- What is needed: All of the data must be printed exactly; please include every line.
** start **
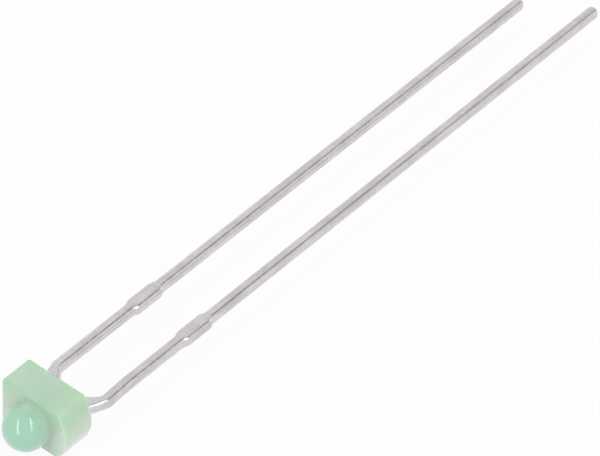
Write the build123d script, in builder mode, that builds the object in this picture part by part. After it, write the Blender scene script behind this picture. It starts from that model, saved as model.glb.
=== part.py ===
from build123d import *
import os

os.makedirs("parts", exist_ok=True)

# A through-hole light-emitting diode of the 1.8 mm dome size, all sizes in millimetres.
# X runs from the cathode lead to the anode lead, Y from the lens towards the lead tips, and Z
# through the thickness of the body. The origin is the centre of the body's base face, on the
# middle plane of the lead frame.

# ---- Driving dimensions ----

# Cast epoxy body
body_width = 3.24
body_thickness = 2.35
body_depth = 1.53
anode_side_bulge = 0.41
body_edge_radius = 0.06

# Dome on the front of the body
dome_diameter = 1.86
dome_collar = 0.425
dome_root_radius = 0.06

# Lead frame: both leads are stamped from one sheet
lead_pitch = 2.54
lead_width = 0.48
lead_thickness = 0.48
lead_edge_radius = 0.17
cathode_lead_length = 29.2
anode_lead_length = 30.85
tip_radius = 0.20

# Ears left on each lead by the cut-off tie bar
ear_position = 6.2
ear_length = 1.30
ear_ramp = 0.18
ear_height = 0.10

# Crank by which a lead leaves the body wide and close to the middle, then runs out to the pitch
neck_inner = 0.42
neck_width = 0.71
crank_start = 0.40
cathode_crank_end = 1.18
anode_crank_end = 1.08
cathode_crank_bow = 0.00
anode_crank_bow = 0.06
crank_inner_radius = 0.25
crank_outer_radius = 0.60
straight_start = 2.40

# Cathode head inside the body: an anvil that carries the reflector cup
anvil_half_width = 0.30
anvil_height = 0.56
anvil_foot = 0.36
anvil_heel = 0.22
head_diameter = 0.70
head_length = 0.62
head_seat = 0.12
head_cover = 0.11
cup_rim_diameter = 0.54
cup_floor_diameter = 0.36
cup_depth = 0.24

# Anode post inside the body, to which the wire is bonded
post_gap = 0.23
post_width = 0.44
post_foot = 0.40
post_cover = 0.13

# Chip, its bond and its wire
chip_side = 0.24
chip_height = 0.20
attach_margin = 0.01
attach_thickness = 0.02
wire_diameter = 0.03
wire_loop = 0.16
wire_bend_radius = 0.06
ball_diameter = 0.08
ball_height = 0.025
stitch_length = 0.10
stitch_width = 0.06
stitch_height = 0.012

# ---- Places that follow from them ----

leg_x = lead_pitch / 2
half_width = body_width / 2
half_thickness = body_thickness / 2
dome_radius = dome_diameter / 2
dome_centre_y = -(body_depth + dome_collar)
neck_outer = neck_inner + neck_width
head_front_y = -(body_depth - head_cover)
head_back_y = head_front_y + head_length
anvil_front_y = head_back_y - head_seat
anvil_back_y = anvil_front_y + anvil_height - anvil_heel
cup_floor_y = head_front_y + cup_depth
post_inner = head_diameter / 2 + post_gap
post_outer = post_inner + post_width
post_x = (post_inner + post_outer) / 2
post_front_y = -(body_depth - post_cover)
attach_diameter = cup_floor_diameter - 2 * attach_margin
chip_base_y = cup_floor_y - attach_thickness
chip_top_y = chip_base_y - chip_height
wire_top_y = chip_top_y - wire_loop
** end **
- Output for this task:
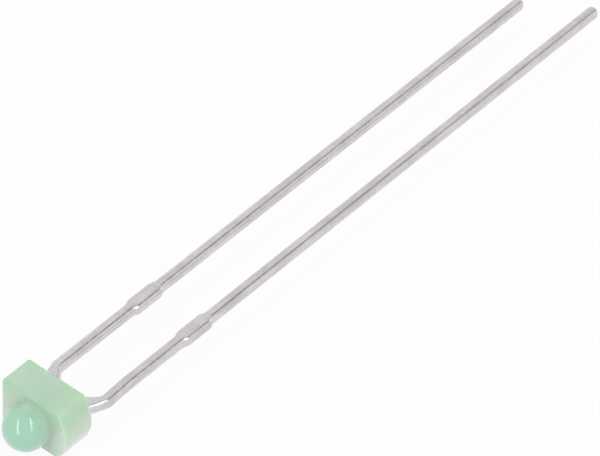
Write the build123d script, in builder mode, that builds the object in this picture part by part. After it, write the Blender scene script behind this picture. It starts from that model, saved as model.glb.
=== part.py ===
from build123d import *
import os

os.makedirs("parts", exist_ok=True)

# A through-hole light-emitting diode of the 1.8 mm dome size, all sizes in millimetres.
# X runs from the cathode lead to the anode lead, Y from the lens towards the lead tips, and Z
# through the thickness of the body. The origin is the centre of the body's base face, on the
# middle plane of the lead frame.

# ---- Driving dimensions ----

# Cast epoxy body
body_width = 3.24
body_thickness = 2.35
body_depth = 1.53
anode_side_bulge = 0.41
body_edge_radius = 0.06

# Dome on the front of the body
dome_diameter = 1.86
dome_collar = 0.425
dome_root_radius = 0.06

# Lead frame: both leads are stamped from one sheet
lead_pitch = 2.54
lead_width = 0.48
lead_thickness = 0.48
lead_edge_radius = 0.17
cathode_lead_length = 29.2
anode_lead_length = 30.85
tip_radius = 0.20

# Ears left on each lead by the cut-off tie bar
ear_position = 6.2
ear_length = 1.30
ear_ramp = 0.18
ear_height = 0.10

# Crank by which a lead leaves the body wide and close to the middle, then runs out to the pitch
neck_inner = 0.42
neck_width = 0.71
crank_start = 0.40
cathode_crank_end = 1.18
anode_crank_end = 1.08
cathode_crank_bow = 0.00
anode_crank_bow = 0.06
crank_inner_radius = 0.25
crank_outer_radius = 0.60
straight_start = 2.40

# Cathode head inside the body: an anvil that carries the reflector cup
anvil_half_width = 0.30
anvil_height = 0.56
anvil_foot = 0.36
anvil_heel = 0.22
head_diameter = 0.70
head_length = 0.62
head_seat = 0.12
head_cover = 0.11
cup_rim_diameter = 0.54
cup_floor_diameter = 0.36
cup_depth = 0.24

# Anode post inside the body, to which the wire is bonded
post_gap = 0.23
post_width = 0.44
post_foot = 0.40
post_cover = 0.13

# Chip, its bond and its wire
chip_side = 0.24
chip_height = 0.20
attach_margin = 0.01
attach_thickness = 0.02
wire_diameter = 0.03
wire_loop = 0.16
wire_bend_radius = 0.06
ball_diameter = 0.08
ball_height = 0.025
stitch_length = 0.10
stitch_width = 0.06
stitch_height = 0.012

# ---- Places that follow from them ----

leg_x = lead_pitch / 2
half_width = body_width / 2
half_thickness = body_thickness / 2
dome_radius = dome_diameter / 2
dome_centre_y = -(body_depth + dome_collar)
neck_outer = neck_inner + neck_width
head_front_y = -(body_depth - head_cover)
head_back_y = head_front_y + head_length
anvil_front_y = head_back_y - head_seat
anvil_back_y = anvil_front_y + anvil_height - anvil_heel
cup_floor_y = head_front_y + cup_depth
post_inner = head_diameter / 2 + post_gap
post_outer = post_inner + post_width
post_x = (post_inner + post_outer) / 2
post_front_y = -(body_depth - post_cover)
attach_diameter = cup_floor_diameter - 2 * attach_margin
chip_base_y = cup_floor_y - attach_thickness
chip_top_y = chip_base_y - chip_height
wire_top_y = chip_top_y - wire_loop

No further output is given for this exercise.